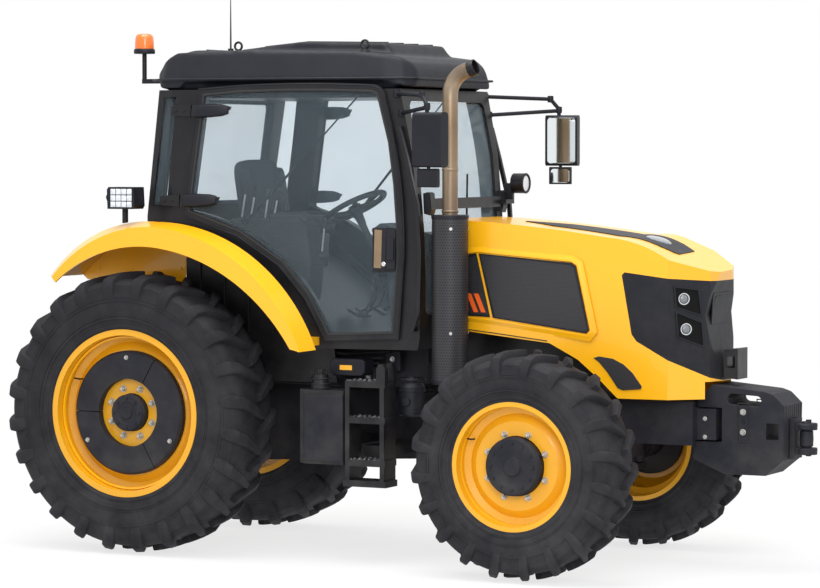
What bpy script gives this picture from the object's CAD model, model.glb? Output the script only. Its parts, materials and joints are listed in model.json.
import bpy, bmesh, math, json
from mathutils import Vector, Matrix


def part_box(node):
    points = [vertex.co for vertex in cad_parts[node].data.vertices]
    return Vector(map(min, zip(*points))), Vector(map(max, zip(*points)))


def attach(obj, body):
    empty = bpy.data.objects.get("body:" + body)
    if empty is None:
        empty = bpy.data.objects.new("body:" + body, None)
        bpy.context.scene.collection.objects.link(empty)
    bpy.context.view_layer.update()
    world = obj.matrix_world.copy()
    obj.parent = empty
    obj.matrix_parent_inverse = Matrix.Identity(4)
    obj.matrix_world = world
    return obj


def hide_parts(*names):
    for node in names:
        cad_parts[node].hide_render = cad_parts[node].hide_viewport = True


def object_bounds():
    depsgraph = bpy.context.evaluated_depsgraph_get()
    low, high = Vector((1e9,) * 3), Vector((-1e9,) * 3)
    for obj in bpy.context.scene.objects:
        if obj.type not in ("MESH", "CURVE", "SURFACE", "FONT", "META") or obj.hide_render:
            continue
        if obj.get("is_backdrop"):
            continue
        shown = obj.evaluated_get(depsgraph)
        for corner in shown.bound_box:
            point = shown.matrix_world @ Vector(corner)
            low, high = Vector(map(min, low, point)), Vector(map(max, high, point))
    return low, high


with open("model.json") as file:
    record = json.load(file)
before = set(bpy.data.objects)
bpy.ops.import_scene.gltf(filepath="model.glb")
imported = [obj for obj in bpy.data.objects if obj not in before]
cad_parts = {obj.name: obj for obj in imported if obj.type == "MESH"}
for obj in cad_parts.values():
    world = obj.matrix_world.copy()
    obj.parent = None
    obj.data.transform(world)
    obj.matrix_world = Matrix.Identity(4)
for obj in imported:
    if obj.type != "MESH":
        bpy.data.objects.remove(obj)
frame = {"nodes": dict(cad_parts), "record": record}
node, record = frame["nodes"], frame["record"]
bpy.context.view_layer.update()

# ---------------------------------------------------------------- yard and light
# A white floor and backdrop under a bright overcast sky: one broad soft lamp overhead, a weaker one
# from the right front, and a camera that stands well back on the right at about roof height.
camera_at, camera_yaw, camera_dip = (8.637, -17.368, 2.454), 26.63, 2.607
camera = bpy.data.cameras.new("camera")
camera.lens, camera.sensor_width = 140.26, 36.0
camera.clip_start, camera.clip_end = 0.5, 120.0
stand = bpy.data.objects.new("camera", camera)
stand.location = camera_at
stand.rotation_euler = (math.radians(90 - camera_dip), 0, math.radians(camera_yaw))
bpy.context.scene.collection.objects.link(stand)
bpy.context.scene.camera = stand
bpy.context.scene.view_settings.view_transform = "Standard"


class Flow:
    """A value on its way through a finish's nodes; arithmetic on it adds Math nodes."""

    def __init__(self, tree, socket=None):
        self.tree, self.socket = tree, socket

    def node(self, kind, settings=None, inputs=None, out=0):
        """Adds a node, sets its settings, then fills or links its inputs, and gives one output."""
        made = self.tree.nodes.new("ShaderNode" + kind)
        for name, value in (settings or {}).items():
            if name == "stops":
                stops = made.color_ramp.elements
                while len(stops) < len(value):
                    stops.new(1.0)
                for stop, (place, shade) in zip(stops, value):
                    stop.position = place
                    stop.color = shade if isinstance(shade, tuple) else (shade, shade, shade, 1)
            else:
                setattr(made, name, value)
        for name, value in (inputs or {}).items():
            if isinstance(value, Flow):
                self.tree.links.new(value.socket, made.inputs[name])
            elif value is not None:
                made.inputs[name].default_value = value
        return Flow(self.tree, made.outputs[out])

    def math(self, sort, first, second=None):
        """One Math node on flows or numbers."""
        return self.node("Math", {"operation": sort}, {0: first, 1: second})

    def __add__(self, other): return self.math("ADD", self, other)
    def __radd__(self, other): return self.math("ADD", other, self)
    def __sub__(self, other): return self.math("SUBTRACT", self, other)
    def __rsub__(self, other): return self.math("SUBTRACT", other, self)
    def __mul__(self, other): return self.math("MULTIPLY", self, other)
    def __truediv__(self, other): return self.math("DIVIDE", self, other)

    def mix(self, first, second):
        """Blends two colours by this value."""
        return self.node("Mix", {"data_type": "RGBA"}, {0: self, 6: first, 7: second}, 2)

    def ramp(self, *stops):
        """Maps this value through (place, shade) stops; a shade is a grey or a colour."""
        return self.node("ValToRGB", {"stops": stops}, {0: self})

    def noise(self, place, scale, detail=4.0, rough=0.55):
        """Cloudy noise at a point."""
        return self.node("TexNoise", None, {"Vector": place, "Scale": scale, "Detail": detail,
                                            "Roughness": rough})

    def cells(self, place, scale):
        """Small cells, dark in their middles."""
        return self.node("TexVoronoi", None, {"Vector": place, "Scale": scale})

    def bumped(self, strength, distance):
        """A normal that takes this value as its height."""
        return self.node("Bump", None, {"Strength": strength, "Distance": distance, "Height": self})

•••

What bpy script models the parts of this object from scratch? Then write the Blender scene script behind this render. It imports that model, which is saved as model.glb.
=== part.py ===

•••

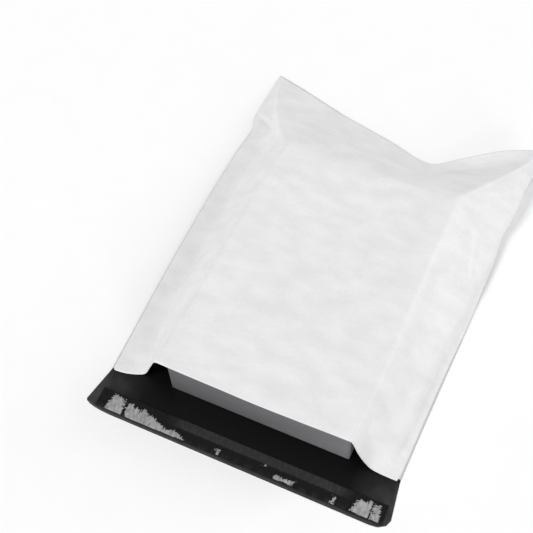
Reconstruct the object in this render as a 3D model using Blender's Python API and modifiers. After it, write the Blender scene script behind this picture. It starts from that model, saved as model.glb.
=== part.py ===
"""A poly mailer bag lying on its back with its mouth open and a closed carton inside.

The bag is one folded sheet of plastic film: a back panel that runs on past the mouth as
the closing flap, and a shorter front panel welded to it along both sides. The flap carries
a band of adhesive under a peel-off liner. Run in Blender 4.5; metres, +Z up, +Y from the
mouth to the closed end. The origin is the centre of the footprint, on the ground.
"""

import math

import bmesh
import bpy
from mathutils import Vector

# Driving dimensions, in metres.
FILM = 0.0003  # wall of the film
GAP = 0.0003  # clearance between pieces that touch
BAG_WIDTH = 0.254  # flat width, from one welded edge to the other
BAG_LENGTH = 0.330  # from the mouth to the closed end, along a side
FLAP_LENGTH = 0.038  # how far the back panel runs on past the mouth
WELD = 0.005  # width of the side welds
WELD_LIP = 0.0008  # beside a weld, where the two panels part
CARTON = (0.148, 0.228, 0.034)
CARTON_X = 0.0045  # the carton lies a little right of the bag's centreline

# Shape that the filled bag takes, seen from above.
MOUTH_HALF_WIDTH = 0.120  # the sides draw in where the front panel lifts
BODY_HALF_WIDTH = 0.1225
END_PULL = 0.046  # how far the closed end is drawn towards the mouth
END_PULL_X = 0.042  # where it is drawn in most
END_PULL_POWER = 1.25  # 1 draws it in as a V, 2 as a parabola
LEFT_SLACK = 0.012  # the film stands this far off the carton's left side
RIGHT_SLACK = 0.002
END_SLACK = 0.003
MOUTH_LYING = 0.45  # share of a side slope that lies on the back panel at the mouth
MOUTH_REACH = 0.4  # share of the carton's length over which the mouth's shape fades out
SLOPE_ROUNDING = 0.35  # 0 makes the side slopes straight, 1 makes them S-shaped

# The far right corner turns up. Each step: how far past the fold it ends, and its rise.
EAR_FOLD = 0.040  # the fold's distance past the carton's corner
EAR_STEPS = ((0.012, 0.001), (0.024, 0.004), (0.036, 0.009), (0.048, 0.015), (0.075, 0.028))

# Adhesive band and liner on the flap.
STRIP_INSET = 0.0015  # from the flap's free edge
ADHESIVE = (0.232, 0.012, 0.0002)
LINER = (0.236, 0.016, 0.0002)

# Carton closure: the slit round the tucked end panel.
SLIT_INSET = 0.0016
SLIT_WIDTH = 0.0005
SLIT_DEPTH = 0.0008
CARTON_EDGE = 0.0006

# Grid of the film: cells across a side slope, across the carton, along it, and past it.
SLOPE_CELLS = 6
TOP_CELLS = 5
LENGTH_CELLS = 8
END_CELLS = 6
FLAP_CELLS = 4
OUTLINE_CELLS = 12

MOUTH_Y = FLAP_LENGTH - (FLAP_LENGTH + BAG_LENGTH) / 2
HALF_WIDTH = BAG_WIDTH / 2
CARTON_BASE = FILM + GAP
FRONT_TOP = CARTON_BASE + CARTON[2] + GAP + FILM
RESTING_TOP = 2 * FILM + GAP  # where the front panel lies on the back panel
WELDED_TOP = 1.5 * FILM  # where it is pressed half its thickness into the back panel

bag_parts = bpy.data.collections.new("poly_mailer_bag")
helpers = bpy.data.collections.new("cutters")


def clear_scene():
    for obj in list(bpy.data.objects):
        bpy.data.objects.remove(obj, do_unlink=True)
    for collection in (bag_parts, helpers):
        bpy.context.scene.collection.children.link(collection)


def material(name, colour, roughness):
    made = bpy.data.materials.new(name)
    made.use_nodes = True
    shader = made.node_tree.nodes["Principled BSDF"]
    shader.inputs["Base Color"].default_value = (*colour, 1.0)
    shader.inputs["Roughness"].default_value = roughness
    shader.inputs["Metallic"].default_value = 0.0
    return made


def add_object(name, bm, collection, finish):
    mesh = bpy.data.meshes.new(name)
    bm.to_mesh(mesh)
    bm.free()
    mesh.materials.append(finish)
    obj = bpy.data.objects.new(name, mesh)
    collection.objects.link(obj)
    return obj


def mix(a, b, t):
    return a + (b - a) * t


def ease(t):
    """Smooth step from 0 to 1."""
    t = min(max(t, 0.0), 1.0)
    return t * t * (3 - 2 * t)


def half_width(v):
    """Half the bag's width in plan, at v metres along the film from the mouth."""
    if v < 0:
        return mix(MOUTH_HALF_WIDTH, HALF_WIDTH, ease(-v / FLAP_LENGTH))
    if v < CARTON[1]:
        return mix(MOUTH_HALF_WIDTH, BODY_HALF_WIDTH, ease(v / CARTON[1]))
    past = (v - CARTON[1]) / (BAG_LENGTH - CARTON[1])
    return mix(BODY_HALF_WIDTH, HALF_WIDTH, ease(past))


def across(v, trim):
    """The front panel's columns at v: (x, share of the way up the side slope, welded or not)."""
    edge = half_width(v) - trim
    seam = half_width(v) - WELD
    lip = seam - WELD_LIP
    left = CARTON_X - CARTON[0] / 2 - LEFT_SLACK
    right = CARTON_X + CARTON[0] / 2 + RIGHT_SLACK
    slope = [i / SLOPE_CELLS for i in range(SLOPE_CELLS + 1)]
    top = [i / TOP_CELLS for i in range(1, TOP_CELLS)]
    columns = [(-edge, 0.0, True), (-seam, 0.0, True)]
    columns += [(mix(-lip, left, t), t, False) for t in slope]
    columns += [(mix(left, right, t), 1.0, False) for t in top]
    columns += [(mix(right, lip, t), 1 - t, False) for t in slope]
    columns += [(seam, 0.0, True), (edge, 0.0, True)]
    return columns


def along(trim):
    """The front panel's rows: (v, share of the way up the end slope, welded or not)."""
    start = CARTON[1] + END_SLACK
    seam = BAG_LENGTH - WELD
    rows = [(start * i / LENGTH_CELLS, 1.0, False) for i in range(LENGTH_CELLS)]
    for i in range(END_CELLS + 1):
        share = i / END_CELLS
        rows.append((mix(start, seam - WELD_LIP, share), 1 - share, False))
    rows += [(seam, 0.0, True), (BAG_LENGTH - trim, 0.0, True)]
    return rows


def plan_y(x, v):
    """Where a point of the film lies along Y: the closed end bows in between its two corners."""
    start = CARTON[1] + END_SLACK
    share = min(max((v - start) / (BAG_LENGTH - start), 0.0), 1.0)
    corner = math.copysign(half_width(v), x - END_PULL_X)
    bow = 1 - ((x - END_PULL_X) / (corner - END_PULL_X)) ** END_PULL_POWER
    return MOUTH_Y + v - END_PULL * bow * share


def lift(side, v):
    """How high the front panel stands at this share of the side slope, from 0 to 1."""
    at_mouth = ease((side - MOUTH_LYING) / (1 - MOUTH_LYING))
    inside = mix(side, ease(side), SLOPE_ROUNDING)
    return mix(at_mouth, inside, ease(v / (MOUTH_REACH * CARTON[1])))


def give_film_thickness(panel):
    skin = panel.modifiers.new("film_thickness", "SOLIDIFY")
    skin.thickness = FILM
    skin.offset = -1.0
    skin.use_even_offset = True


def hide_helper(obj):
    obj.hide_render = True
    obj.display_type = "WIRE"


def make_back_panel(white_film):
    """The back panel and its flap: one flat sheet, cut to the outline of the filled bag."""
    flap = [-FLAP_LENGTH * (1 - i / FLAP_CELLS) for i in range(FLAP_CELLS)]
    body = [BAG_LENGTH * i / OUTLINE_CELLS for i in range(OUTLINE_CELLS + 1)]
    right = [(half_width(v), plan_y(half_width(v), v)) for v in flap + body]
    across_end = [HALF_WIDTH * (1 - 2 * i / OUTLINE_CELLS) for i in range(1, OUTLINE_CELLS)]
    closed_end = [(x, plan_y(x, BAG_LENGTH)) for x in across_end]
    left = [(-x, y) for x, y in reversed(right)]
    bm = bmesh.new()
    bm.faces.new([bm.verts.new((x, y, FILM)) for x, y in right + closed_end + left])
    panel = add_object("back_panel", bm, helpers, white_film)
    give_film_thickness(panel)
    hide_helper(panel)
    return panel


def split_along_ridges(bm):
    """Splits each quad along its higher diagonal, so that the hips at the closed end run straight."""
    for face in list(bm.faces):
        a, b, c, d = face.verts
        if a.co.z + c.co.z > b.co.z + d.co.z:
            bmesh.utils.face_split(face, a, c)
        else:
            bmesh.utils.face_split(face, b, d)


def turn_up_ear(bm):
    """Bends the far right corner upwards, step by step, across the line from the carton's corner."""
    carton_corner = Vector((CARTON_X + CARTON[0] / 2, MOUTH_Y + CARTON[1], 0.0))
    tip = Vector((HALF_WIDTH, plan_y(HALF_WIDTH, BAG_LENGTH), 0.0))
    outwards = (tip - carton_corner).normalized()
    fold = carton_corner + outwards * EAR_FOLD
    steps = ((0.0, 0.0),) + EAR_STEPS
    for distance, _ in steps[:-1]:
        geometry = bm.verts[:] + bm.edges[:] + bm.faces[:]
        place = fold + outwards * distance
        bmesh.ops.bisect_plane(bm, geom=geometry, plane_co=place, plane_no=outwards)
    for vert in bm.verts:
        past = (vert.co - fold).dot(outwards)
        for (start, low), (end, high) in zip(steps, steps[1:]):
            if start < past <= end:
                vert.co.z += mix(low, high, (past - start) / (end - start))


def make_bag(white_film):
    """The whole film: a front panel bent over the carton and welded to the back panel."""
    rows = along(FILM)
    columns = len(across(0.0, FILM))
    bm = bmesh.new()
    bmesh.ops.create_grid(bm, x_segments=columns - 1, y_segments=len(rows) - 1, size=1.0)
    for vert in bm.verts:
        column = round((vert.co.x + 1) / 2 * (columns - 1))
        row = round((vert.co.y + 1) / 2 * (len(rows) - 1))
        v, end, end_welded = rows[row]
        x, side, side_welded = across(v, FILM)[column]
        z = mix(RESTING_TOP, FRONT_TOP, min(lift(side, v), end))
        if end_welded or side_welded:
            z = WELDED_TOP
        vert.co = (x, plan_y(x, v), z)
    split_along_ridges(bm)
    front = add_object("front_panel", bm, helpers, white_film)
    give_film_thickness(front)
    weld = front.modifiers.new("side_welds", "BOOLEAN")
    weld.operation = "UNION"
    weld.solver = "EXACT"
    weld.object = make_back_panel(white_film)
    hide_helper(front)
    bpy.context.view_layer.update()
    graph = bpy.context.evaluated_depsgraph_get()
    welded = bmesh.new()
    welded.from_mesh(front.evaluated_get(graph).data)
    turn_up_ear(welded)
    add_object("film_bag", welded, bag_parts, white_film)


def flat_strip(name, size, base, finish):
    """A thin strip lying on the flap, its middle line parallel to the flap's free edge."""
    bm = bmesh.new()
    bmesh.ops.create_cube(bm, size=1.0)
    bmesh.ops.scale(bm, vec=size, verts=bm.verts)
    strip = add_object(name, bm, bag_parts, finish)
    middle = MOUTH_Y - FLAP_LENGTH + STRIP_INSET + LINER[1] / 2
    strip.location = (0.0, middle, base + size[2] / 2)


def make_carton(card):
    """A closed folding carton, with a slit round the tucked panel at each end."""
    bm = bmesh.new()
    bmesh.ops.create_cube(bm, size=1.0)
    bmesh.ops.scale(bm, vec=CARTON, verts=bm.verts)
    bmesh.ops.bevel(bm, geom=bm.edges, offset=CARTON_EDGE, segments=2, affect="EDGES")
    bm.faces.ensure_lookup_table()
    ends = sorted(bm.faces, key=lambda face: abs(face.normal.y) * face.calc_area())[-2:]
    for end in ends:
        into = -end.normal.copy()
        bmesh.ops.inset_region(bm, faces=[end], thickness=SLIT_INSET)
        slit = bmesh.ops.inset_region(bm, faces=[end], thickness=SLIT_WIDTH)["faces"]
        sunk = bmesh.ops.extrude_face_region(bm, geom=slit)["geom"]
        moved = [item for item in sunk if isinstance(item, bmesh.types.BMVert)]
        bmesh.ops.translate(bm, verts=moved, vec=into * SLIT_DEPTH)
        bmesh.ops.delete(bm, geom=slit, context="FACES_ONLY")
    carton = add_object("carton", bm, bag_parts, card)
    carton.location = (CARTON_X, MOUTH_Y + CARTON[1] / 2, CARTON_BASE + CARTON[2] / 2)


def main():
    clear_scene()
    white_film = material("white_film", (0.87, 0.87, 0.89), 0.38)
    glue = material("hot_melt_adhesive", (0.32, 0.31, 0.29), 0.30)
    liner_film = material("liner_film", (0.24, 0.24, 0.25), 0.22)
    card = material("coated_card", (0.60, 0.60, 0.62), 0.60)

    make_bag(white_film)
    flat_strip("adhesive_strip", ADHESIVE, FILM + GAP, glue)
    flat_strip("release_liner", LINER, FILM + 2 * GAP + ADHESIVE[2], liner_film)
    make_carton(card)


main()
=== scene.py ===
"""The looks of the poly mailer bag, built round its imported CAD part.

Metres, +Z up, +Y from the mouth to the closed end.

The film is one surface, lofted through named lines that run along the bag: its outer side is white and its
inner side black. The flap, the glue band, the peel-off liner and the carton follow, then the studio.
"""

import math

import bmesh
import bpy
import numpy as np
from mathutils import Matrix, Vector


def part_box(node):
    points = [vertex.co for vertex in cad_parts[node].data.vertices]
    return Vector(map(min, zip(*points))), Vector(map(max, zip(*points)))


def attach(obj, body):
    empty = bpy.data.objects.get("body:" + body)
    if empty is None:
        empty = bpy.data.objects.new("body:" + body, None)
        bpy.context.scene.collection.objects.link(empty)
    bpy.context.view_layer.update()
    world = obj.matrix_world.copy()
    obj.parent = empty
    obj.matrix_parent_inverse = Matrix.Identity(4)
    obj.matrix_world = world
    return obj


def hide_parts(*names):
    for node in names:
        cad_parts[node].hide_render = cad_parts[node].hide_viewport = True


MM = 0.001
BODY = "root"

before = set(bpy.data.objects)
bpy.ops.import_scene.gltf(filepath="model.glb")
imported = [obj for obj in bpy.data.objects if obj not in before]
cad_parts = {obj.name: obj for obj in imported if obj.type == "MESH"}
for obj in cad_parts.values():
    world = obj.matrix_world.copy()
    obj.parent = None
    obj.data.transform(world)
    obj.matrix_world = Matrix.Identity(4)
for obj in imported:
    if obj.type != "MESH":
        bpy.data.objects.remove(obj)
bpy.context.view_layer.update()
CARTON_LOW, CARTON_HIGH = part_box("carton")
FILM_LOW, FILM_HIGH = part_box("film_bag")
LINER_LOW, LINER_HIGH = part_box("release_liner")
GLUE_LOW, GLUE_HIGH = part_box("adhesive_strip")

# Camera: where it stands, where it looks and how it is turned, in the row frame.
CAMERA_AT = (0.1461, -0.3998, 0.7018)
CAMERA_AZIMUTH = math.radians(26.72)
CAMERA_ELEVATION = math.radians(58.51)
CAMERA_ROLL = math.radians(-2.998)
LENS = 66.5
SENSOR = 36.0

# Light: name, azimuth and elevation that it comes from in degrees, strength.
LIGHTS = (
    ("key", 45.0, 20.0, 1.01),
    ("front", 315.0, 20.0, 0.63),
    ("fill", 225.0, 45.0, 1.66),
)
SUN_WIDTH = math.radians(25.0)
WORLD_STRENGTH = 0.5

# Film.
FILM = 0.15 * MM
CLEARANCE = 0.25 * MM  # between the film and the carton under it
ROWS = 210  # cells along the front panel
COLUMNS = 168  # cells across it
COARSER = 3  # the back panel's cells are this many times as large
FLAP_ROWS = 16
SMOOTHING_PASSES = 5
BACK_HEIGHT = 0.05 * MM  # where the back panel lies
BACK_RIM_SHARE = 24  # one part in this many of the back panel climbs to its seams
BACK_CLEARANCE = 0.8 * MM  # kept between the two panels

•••

__Your goal__:
From the entries above, collect every line with the string "modifiers" in it.

__Worked answer__:
Reconstruct the object in this render as a 3D model using Blender's Python API and modifiers. After it, write the Blender scene script behind this picture. It starts from that model, saved as model.glb.
    skin = panel.modifiers.new("film_thickness", "SOLIDIFY")
    weld = front.modifiers.new("side_welds", "BOOLEAN")